David Matthews was a senior employee who resigned from his job owing to the actions of a disapproving manager. One year after his departure, the company was sold. Matthews sued, claiming that if he were not forced out, he would have received $1-million under the terms of the company’s long-term incentive plan that he participated in. However, the plan language appeared to exclude his entitlement once he was no longer employed. The Supreme Court agreed with Mr. Matthews, finding that contractual clauses which are intended to limit employees' rights should be interpreted in their favour.

In my experience, the language in Mr. Matthews' contract was clearer and more explicit than in most. However, the Supreme Court took a distinctly pro-employee approach toward interpreting the agreement, even suggesting that certain contractual clauses have to be specifically brought to the attention of employees in order not to be void. This sets a sky-high standard.

The impact of this case will be profound as virtually every dismissed employee will now assert entitlement to bonuses or other incentives that would have accrued to them following their departure, even where the terms of their contracts state otherwise.

In another important recent decision, a June ruling by the Ontario Court of Appeal may have undermined most of the severance clauses across the country.
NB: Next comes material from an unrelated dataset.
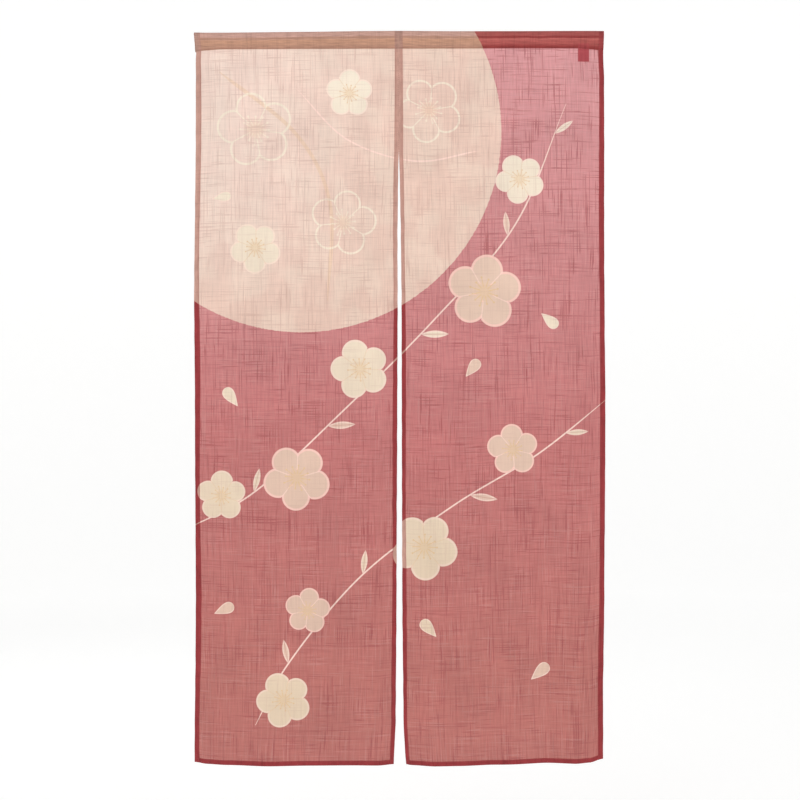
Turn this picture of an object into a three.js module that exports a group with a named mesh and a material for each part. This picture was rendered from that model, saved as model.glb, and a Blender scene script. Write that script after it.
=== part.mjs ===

The most important component of any written employment agreement is how it can lawfully end. Non-union employment can only be terminated with reasonable advance notice or a payment in lieu of it (a.k.a. severance). This is calculated based on an employee’s age, tenure, and re-employment prospects. However, a properly worded employment contract can limit severance terms to only the minimum provincial or federal employment standards requirements, which in most cases is only a fraction of what would otherwise be required. To reduce severance costs, employers have increasingly designed contracts to do just that.

In Waksdale v. Swegon North America Inc., the Court of Appeal ruled that if any portion of the termination language offends employment standards laws, or could do so in the future, then the entire section of the contract is invalid. This basically signals to employers that when drafting severance clauses, the standard is one of perfection. Any remote or hypothetical inconsistency with employment standards is enough to see the clause struck down. This provides dismissed employees and their lawyers with significant ammunition to challenge severance-limiting clauses once thought to be ironclad.

Appeal courts, and particularly the Supreme Court, rarely address workplace rights. But when they do, they usually intend to make a statement. By sending employers back to the contractual drawing board these two decisions signal a far more protectionist view of employee rights. Thus, even where employers have implemented contractual language intended to immunize them from liability to workplace lawsuits, the courts may now be inclined to find a workaround.